Papal farm, gardens will be home to new center promoting sustainability

Papal beekeeper Marco Tullio Cicero, right, shows off the honeycomb covered with worker bees making honey for the winter and Pope Francis at the papal villa at Castel Gandolfo, outside Rome. Sept. 12, 2013. (CNS photo/Carol Glatz)

VATICAN CITY (CNS) -- The papal property at Castel Gandolfo, with its vast gardens and diverse livestock, will now be the home of a new scientific and educational center dedicated to promoting integral ecology, sustainability, and a circular and generative economy.

Pope Francis established the new Laudato Si' Center for Higher Education Feb. 2 because he wanted "to make a tangible contribution to the development of ecological education by opening a new space for training and raising awareness," the Vatican City governor's office said in a written news release.

The initiative, called the "Borgo Laudato Si'" project, will have "the beauty of the Villa Barberini gardens and the papal villas as the natural setting for developing a center for education in integral ecology, open to all people of goodwill," it said.

Planned activities and initiatives will be announced in the coming months, it said; they will aim to "combine training in integral ecology, circular and generative economy, and environmental sustainability," it said.

According to the "chirograph" or brief papal document establishing the center, the center will be "placed under (the pope's) personal attention" and managed and run by its own governing bodies and staff.

The pope appointed: Scalabrinian Father Fabio Baggio, undersecretary of the Dicastery for Promoting Integral Human Development, to be the center's new director general; Salesian Sister Alessandra Smerilli, secretary of the dicastery, and Francesca Romana Busnelli as members of the board of directors; and Antonio Errigo as secretary.

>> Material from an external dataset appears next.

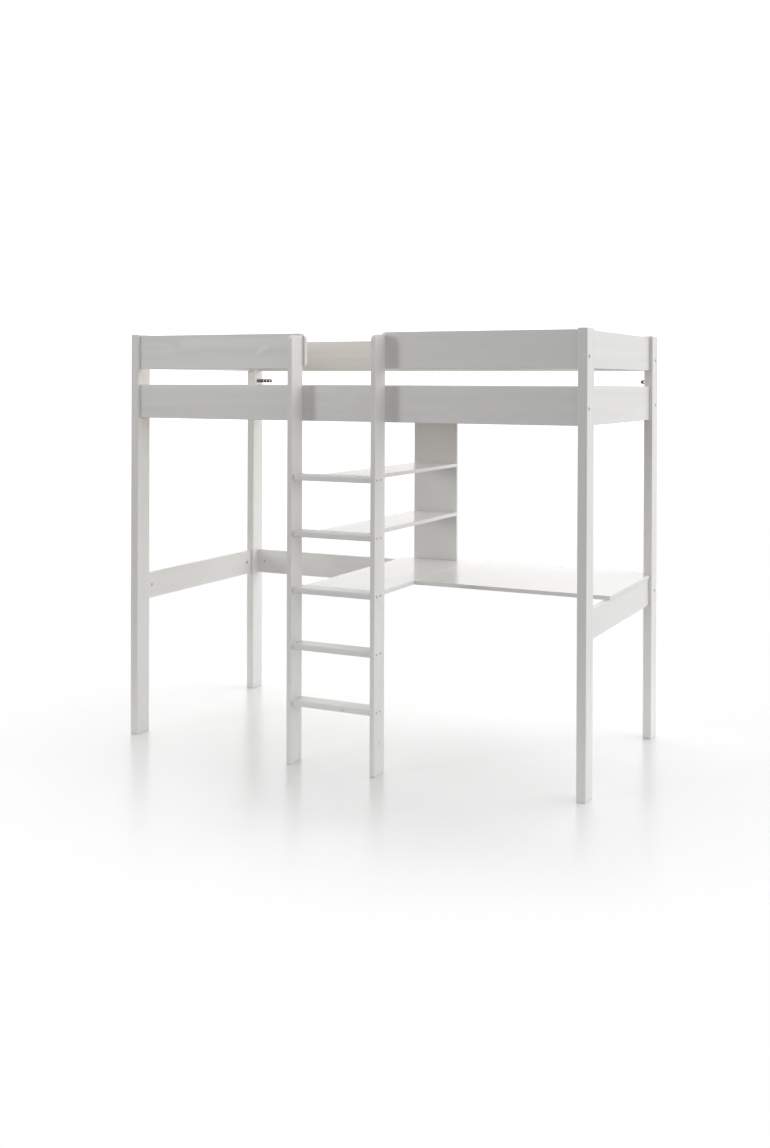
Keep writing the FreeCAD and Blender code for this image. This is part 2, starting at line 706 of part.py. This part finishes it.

According to its new statutes, the center will actively seek ways to involve young people and those who are marginalized as well as the general public.

Its papal mandate focuses on developing specific projects that foster people's holistic development and that promote education and training in economic and environmental sustainability, inspired by the principles in pope's 2015 encyclical "Laudato Si', on Care for Our Common Home."

In addition to sponsoring events, seminars, conferences and study weeks, it also will organize visits for the general public that highlight "the natural, cultural and scientific patrimony" of the papal property, according to its statutes.

Beyond research and education, the center's activities also can include cultural events, "hospitality" and food services, utilizing traditional and advanced agricultural methods, and continuing the papal farm's activities of "animal husbandry" and producing dairy products.

The papal property at Castel Gandolfo extends over 135 acres -- compared to the 108.7 acres of Vatican City. It includes 74 acres of gardens -- 17 of which are formal gardens -- 62 acres of farmland, three residences and a farm with chickens, hens, rabbits, assorted fowl, cows and a small dairy operation. There are fruit and olive orchards, vineyards, hayfields, vegetable patches, aromatic herbs, flowerbeds and plants that often are used to decorate the papal apartments and meeting rooms at the Vatican.

Pope Pius XI established the farm in the 1930s to be "a model of a genuine lifestyle, the same he was able to enjoy as a youth," the Vatican newspaper reported in 2011, and to make use of the fertile pastures -- which had been abandoned after the loss of the Papal States in 1870 -- to provide fresh fare for the papal menu.